▶ [Provided entries]
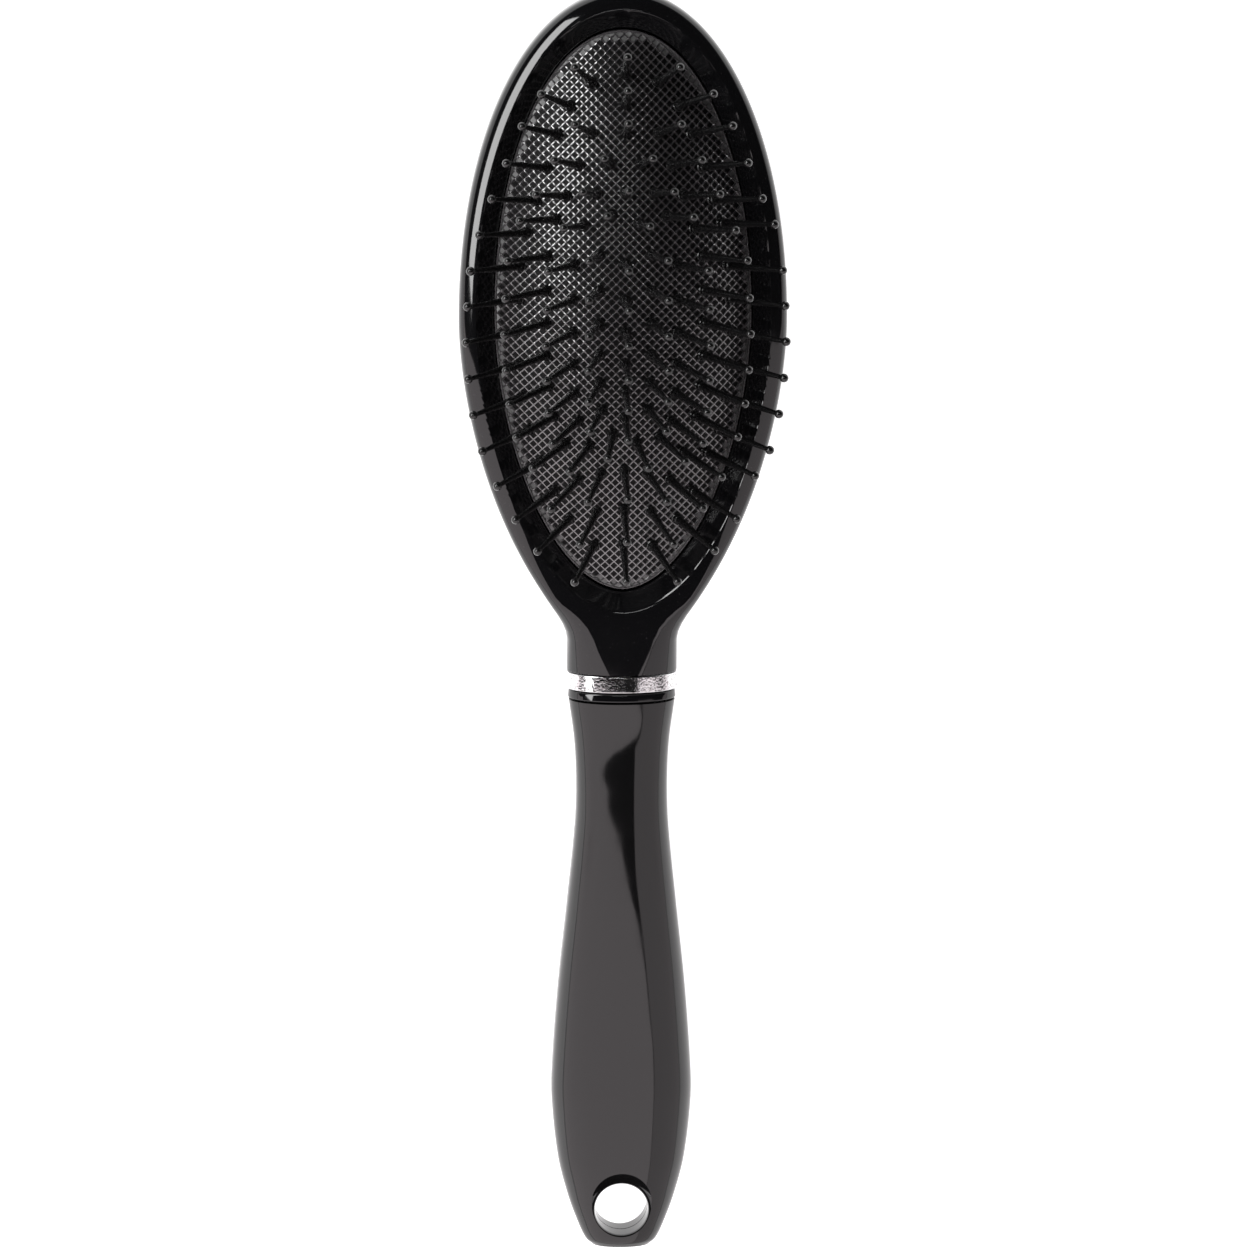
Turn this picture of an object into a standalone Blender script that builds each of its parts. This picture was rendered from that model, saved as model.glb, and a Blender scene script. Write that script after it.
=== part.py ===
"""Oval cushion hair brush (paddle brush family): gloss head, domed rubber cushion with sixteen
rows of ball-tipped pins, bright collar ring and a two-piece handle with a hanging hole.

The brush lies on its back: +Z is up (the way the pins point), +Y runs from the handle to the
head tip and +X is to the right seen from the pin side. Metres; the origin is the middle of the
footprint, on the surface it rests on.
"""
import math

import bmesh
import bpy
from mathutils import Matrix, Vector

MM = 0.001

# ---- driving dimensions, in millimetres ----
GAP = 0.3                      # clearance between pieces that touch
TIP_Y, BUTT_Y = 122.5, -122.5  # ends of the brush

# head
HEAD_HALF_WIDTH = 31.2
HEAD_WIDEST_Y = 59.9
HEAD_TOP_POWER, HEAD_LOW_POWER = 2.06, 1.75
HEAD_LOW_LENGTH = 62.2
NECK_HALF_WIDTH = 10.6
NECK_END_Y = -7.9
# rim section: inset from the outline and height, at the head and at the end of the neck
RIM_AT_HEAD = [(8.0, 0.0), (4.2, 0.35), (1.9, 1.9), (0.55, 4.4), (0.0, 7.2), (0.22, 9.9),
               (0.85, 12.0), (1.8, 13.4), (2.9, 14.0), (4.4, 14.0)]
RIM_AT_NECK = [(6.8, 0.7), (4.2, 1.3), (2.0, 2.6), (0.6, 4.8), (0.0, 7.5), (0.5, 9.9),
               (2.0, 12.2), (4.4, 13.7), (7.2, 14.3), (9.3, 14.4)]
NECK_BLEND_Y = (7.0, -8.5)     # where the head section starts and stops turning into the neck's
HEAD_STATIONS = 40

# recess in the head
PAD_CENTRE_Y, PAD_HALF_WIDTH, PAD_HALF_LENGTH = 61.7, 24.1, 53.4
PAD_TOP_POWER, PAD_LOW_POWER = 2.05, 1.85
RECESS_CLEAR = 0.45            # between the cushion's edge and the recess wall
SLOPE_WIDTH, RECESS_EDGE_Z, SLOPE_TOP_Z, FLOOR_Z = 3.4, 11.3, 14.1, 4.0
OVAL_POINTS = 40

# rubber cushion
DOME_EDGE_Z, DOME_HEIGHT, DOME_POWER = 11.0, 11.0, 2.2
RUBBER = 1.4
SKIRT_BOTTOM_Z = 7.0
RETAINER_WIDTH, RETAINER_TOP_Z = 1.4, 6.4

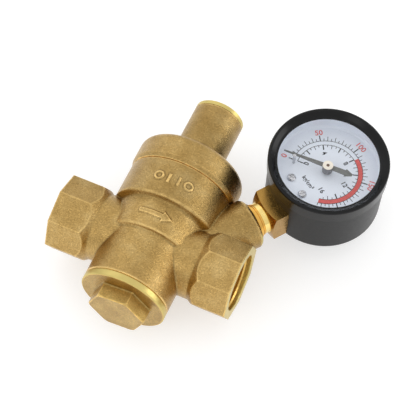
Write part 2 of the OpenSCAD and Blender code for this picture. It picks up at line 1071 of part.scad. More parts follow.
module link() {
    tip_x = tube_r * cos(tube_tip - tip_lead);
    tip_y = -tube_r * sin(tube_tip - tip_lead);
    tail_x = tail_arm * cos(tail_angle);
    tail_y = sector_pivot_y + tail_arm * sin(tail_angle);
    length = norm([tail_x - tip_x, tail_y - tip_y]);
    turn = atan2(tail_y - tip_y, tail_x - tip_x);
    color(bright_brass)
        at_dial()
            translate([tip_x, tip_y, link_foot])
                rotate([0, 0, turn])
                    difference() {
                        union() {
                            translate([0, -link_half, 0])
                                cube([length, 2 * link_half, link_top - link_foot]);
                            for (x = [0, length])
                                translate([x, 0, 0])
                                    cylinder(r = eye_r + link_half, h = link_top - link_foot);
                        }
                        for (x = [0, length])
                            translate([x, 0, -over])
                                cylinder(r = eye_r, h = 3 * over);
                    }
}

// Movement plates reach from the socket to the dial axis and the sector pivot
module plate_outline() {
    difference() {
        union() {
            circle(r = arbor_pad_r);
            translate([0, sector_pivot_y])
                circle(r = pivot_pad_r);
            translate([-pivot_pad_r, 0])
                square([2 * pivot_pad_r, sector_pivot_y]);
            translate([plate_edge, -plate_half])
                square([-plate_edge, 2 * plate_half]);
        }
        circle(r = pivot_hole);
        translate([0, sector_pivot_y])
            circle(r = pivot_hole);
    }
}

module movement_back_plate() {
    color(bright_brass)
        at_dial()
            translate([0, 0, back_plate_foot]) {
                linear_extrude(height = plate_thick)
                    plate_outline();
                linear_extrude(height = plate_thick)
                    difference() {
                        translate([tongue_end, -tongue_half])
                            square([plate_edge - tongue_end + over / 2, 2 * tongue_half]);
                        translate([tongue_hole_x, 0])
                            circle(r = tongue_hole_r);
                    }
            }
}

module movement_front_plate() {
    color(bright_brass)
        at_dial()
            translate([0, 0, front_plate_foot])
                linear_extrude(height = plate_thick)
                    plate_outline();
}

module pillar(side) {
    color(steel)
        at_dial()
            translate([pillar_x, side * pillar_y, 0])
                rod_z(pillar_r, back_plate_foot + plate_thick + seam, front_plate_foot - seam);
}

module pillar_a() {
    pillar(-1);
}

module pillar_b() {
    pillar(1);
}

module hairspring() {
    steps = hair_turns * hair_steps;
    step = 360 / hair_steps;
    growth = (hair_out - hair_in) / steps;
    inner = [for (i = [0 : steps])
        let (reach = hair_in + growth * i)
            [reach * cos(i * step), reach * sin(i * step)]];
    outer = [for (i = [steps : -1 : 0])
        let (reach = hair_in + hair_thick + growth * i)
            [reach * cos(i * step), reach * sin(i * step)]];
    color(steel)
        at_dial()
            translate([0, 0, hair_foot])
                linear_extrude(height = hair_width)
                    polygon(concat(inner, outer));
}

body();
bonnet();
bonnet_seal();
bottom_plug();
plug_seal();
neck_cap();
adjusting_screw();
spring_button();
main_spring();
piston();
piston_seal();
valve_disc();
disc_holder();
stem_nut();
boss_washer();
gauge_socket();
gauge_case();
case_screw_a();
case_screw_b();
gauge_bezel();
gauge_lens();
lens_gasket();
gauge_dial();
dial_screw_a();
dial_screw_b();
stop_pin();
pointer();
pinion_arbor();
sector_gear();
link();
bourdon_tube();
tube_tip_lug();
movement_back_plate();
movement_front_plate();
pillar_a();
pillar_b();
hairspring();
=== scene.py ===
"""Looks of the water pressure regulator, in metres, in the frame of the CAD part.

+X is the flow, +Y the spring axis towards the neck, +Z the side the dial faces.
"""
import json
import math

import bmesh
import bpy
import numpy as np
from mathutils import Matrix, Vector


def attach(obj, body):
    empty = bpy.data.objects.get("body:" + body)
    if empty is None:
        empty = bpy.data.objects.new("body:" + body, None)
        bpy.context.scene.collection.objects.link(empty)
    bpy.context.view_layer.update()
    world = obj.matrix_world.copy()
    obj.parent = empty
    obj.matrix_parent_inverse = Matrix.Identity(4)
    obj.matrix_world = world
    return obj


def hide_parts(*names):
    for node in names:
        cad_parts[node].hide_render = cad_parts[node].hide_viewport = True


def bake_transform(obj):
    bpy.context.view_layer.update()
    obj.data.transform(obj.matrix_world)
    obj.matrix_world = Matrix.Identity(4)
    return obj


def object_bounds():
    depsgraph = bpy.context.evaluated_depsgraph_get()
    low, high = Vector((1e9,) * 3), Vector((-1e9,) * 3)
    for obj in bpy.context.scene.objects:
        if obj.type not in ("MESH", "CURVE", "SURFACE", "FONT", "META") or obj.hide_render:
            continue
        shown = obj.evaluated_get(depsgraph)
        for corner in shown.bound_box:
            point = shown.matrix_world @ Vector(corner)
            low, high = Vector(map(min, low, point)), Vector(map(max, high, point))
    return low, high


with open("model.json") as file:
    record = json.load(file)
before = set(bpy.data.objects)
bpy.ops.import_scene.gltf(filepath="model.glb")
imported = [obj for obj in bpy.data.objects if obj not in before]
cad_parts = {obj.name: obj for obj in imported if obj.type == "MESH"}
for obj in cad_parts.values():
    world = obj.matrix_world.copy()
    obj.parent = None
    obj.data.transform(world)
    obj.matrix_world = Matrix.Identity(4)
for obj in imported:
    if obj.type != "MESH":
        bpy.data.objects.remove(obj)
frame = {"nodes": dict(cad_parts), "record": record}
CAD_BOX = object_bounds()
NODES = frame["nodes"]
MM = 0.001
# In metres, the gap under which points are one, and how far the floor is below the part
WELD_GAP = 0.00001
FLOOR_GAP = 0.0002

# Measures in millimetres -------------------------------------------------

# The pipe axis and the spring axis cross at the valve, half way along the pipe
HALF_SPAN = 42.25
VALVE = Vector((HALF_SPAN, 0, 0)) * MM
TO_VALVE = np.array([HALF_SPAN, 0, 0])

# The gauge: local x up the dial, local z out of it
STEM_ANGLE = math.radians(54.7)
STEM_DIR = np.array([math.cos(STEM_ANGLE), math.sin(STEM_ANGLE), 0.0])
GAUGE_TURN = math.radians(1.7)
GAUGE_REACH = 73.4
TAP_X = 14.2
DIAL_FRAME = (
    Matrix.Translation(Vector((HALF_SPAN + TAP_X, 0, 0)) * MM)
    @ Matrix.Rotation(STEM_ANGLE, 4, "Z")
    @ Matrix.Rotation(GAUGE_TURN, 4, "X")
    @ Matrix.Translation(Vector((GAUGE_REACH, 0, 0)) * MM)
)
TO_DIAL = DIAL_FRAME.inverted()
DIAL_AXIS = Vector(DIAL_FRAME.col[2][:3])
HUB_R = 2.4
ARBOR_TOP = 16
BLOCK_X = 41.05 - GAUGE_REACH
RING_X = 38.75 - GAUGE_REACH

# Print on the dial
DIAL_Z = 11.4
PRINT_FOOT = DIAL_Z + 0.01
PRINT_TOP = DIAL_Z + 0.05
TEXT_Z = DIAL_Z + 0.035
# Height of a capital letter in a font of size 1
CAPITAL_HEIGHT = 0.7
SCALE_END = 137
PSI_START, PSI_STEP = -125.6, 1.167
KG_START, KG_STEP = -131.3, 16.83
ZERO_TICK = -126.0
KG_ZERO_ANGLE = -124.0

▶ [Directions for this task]
Your task is to quote the lines above, beginning with the first and ending with the one that holds "TIP_Y, BUTT_Y = 122.5, -122.5".

▶ [Answer below]
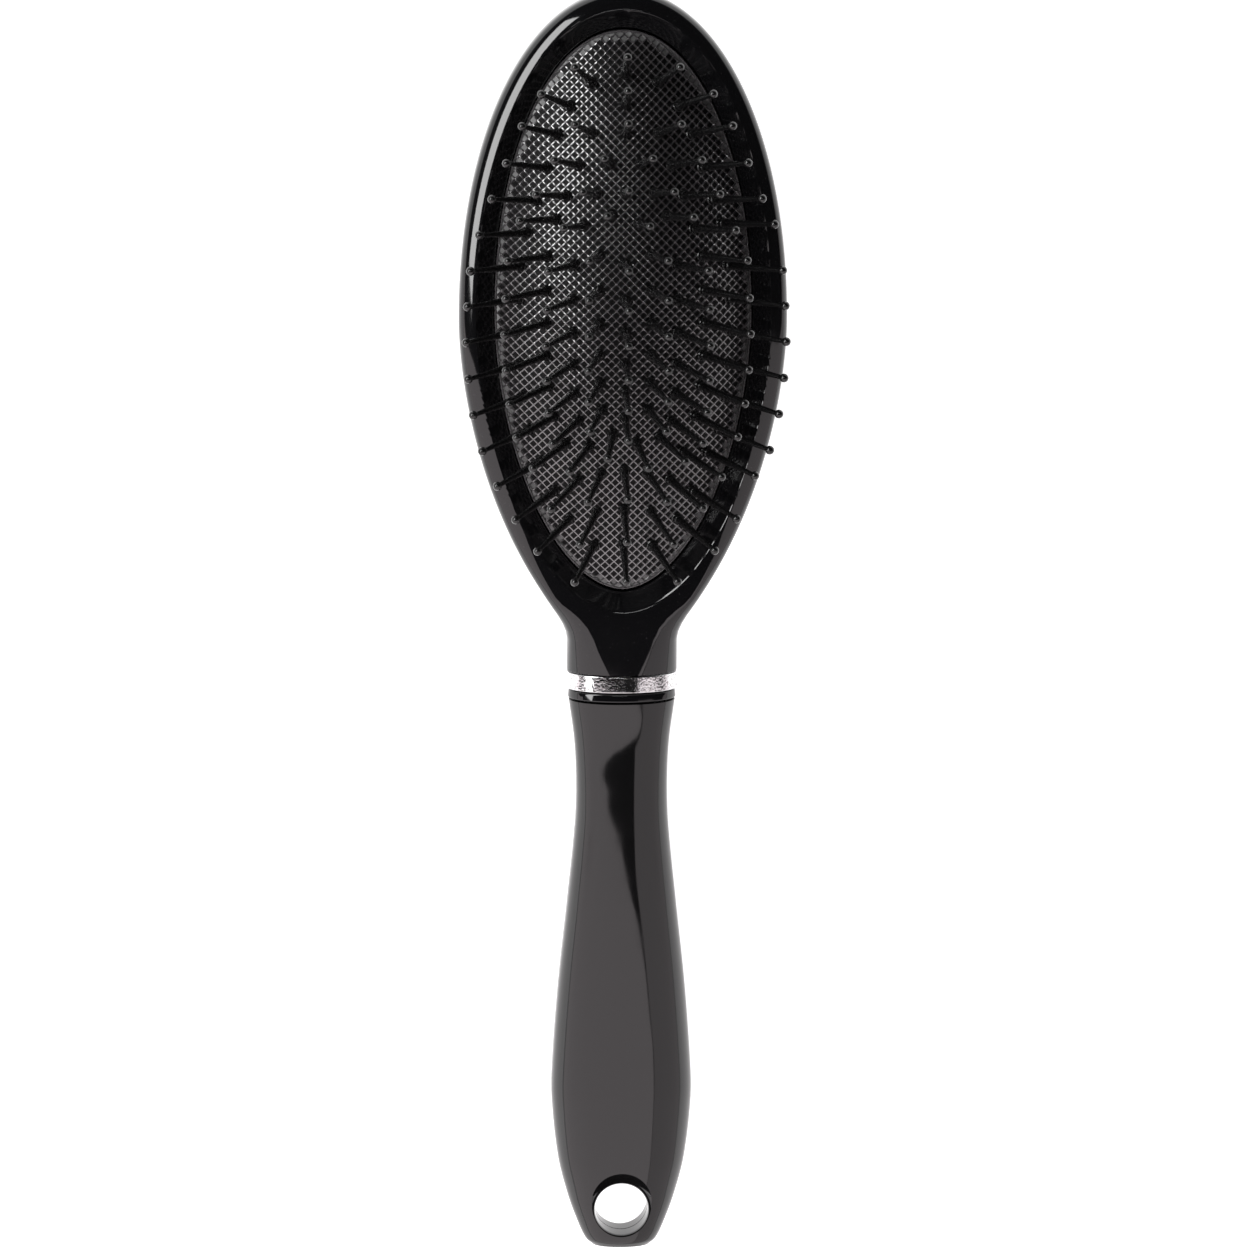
Turn this picture of an object into a standalone Blender script that builds each of its parts. This picture was rendered from that model, saved as model.glb, and a Blender scene script. Write that script after it.
=== part.py ===
"""Oval cushion hair brush (paddle brush family): gloss head, domed rubber cushion with sixteen
rows of ball-tipped pins, bright collar ring and a two-piece handle with a hanging hole.

The brush lies on its back: +Z is up (the way the pins point), +Y runs from the handle to the
head tip and +X is to the right seen from the pin side. Metres; the origin is the middle of the
footprint, on the surface it rests on.
"""
import math

import bmesh
import bpy
from mathutils import Matrix, Vector

MM = 0.001

# ---- driving dimensions, in millimetres ----
GAP = 0.3                      # clearance between pieces that touch
TIP_Y, BUTT_Y = 122.5, -122.5  # ends of the brush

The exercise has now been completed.